4点というリードが生んだPSGの不安
そして迎えたカンプ・ノウでの2ndレグ。PSGは4点という大きなアドバンテージを持ちながらも、エメリ監督の心にも、選手たちの心にも「でも…」という思いが残っていたのかもしれない。
「90分間、4点を守り切ればOK」。普通なら、それは難しいミッションではない。しかし、「でも…」という思いがPSGの重心を後ろへと押し下げ、バルサの力を引き出す展開へと導いていった。
1stレグと2ndレグの前半15分までのスタッツを比較してみると、PSGは1stレグではバルサ陣地で46%のプレー割合を記録していたが、2ndレグではわずか20%。ホームとアウェイという違いも大きいが、スコアがクリアな状況では前へと足を運べていたが、4点という“ややセーフティ”なアドバンテージを得たことで、「引く」という選択をしてしまった。
ディ・マリアのベンチスタートも引いた理由の1つだろう。カウンターでは圧倒的な切れ味を発揮するPSGの“牙”とも言えるディ・マリアをベンチ置いた状況では、積極性より消極性が勝ってしまう。
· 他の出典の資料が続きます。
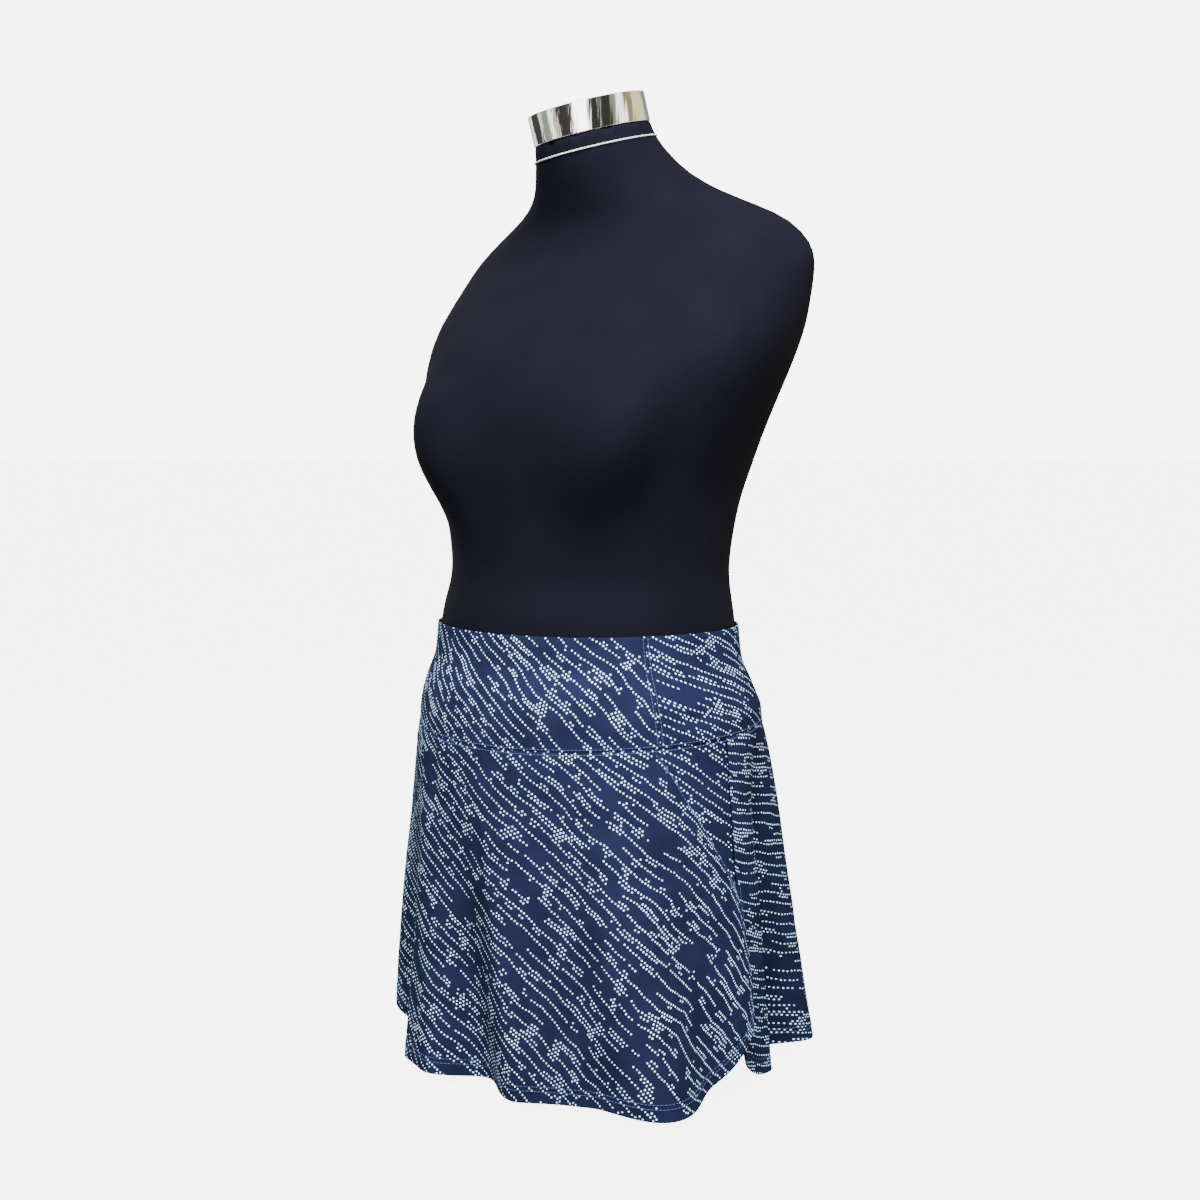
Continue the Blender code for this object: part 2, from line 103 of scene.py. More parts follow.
Level = namedtuple("Level", "height half_width front back")
SKIRT_LEVELS = (
    Level(0.009, 0.193, 0.180, 0.200),
    Level(0.095, 0.190, 0.171, 0.190),
    Level(0.183, 0.1855, 0.163, 0.178),
    Level(0.268, 0.1795, 0.1545, 0.162),
    Level(0.308, 0.1760, 0.1510, 0.1480),
    Level(0.326, 0.1733, 0.1488, 0.1400),
)
YOKE_LEVELS = (
    Level(0.308, 0.1740, 0.1495, 0.1410),
    Level(0.326, 0.1733, 0.1488, 0.1400),
    Level(0.340, 0.1722, 0.1480, 0.1388),
    Level(0.363, 0.1660, 0.1435, 0.1260),
    Level(0.390, 0.1565, 0.1345, 0.1115),
    Level(0.424, 0.1540, 0.1310, 0.1050),
)

# Soft folds of the skirt. Depth is outwards at the hem, and fades to nothing at the yoke.
Fold = namedtuple("Fold", "hem_angle top_angle spread depth fade")
SKIRT_FOLDS = (
    Fold(-128, -124, 20, 0.014, 0.8),
    Fold(-110, -107, 14, -0.034, 0.9),
    Fold(-70, -66, 18, 0.013, 0.9),
    Fold(-49, -46, 15, -0.027, 1.2),
    Fold(-27, -36, 13, -0.002, 1.2),
    Fold(-2, -18, 20, -0.036, 1.3),
    Fold(28, 22, 18, -0.008, 1.2),
    Fold(56, 42, 18, 0.037, 1.3),
    Fold(111.5, 98.5, 13, -0.047, 0.9),
    Fold(128, 125, 20, 0.0225, 1.7),
    Fold(150, 146, 15, -0.020, 1.2),
    Fold(169, 168, 14, 0.010, 1.2),
    Fold(187, 188, 14, -0.016, 1.2),
    Fold(206, 204, 15, 0.012, 1.2),
)

# Where the hem hangs higher than level, or lower
HemLift = namedtuple("HemLift", "angle spread lift")
HEM_LIFTS = (
    HemLift(-72, 30, 0.026),
    HemLift(20, 26, -0.001),
    HemLift(118, 24, 0.004),
    HemLift(150, 26, 0.004),
    HemLift(214, 30, 0.002),
)

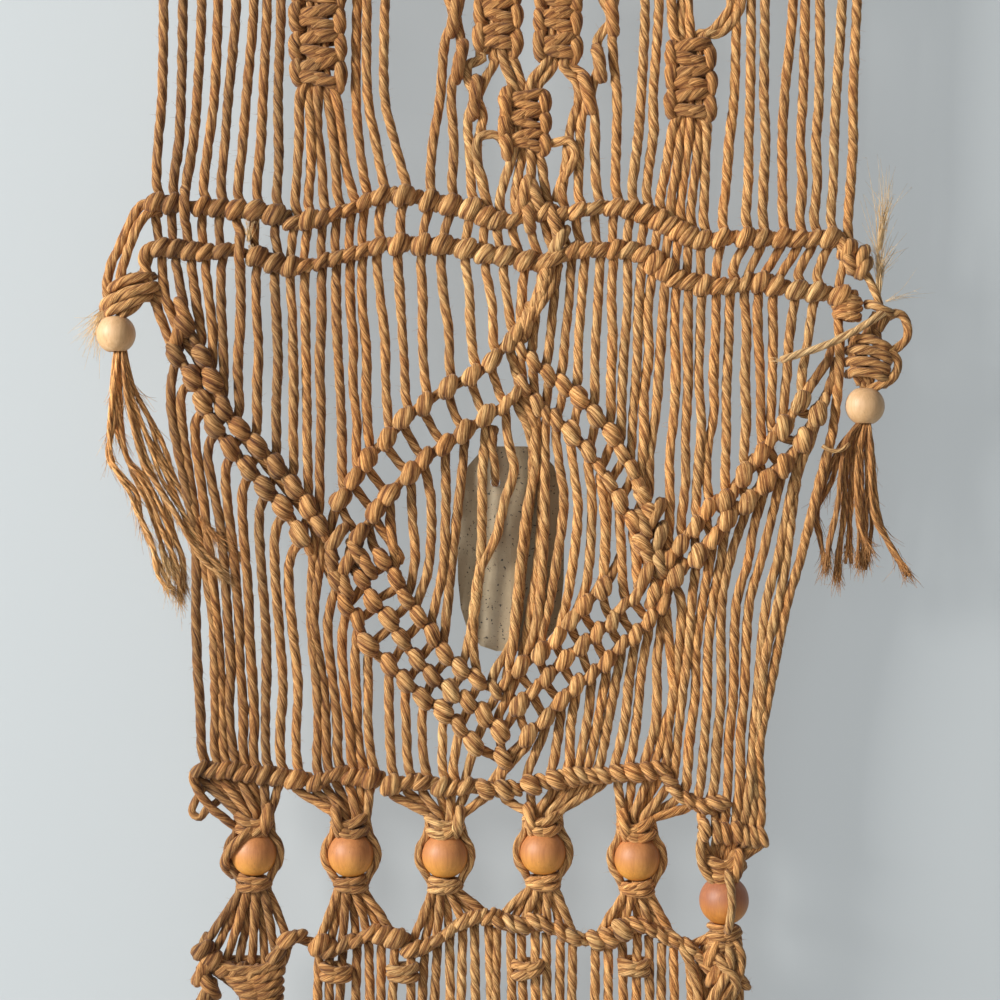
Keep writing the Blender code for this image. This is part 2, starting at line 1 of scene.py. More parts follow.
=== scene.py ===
"""Looks of the jute macrame wall hanging: every strand, hitch, bead and tassel.

Places in the tables are in millimetres: x to the right of the centre line, drop below the top
edge, and depth from the front towards the wall, from the cloth's middle plane.
"""
import math

import bpy
import numpy as np
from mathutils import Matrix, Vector


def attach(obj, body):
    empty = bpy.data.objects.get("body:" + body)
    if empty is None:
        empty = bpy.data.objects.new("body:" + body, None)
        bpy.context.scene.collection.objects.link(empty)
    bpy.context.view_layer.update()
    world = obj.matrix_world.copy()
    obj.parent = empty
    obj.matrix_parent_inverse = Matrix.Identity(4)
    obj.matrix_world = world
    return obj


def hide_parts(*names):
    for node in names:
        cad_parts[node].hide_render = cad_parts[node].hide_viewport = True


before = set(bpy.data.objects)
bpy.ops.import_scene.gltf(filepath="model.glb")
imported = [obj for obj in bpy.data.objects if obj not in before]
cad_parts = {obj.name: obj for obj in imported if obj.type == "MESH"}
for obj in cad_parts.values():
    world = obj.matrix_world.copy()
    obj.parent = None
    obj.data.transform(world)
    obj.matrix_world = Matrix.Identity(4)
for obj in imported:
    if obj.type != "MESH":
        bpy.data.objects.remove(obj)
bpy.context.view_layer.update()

MM = 0.001
rng = np.random.default_rng(7)

STRANDS = 43
CORD = 2.6                     # radius of the three-ply cord
LAY = 31.0                     # length in which its plies turn once
SIDES = 12
VALLEY = 0.80                  # how near to the axis the grooves between the plies reach
UNEVEN = 0.05                  # share by which a cord's girth varies
FIBRE_LEAD = 0.25              # share by which the streaks turn more than the plies
STREAK_RANGE = 700             # cords start at random places in the streaks' pattern
DENSE_STEP = 0.45              # between the points from which a cord's bends are read
SHARP_BEND = 0.05              # turn per mm at which a cord's rings stand closest
FINE_STEP = 1.5                # between the rings there
LONG_STEP = 2.8                # and where the cord is straight
HAIR_REACH = (1.2, 4.6)
HAIR_RADIUS = 0.085
STRAND_PITCH = 8.2             # mean distance between neighbouring strands
LEAD_GAP = 20                  # a strand from further up enters its turns from straight above
SLACK_STEP = 24                # between the places where a slack stretch sways
SLACK_SWAY = 0.63
SINNET_FOOT = 155              # single knots above this drop are as dark as the sinnets
FRINGE_END = 668.0
BEAD_BANDS = 26
BEAD_SEGMENTS = 48

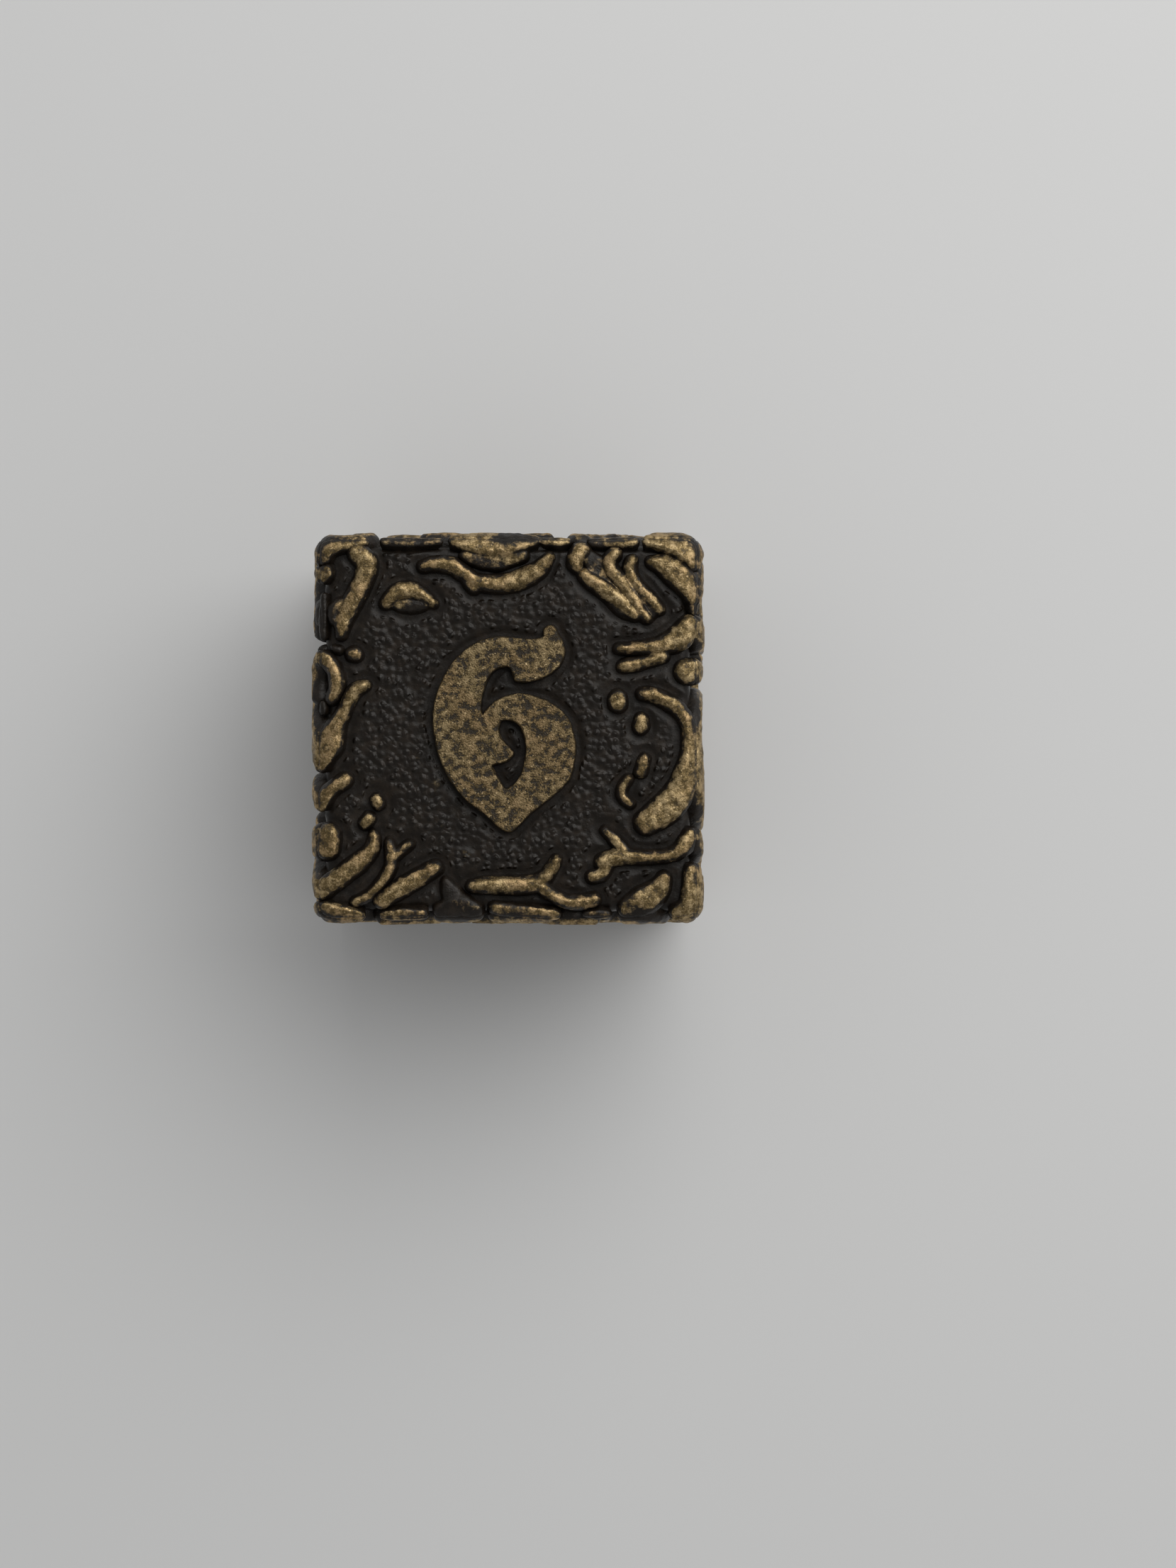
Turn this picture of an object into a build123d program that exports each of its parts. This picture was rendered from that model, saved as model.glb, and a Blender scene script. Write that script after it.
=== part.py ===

逆にバルサは、前半の15分間で1stレグではわずか26%だった敵陣でのプレー割合が2ndレグでは69%を記録。本来の支配力を発揮するための大きなスペースを得たバルサは徐々にPSGの精神を削っていった。
3-4-3のシステムで敵陣へと押し込むバルサに対して、PSGは大きく後ろへと後退していく。PSGは本来4-3-3のシステムだが、ドラクスラーとモウラの両ウイングは後ろへと押し下げられ、4-5-1という状態となっていった。